I've belabored the story a bit because it was funny at the time, me being the expert and wrong on most counts, then being the big helper and wandering around the island for an hour trying to find the poor lost foreigners who had simply followed the road signs and gone where they needed to go. . .you have to appreciate the Fates' sense of humor sometimes. But it gets better. The whole party consisted of four firemen from Madrid and one wife. . .an Astronomer (I kid you not) who is currently enduring the slings and arrows from having discredited a recent major announcement in Science and Nature Magazines. . .having to do with a (drum roll please) newly discovered planet. . .which turns out to be just a small star peeking out from behind a bigger one, which can be proven somehow or another I assume. I tried to use my Spanish (which truly, is quite a bit more extensive than my Vietnamese) but all that would come out at the supper table was a mix of the two, so I gave it up and they very politely kept me up to date on the conversation with periodic translations into English. Four firemen! and a renegade astronomer. . .goodness what fine company you stumble onto when you're out on the road.

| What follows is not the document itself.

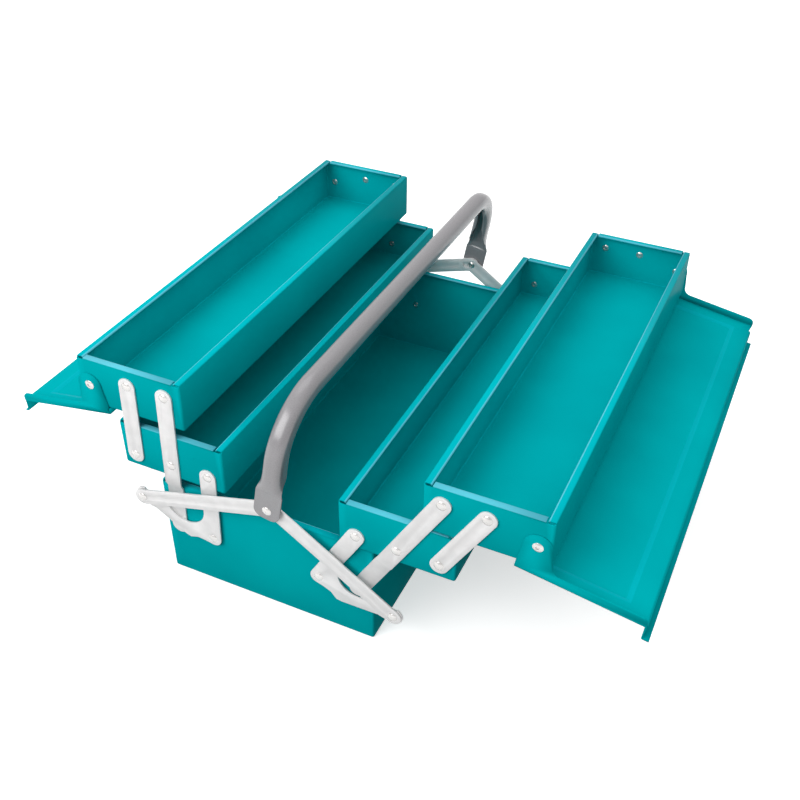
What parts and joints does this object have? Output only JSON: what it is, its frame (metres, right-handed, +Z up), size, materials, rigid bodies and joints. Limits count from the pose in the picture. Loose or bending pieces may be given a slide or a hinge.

We ate day-old croissants and brioches and raisin buns with hot sweet milky coffee together at the Vietnamese French bakery, for an early morning breakfast but I left later after my boat ride, while they toured the island on rented motorbikes (they'd been rubbing their legs subconsciously at the breakfast table)and then started for Hanoi, the airport and Madrid.

I did get to Cam Pha, but that was later. We'll discuss Sam Son in due course.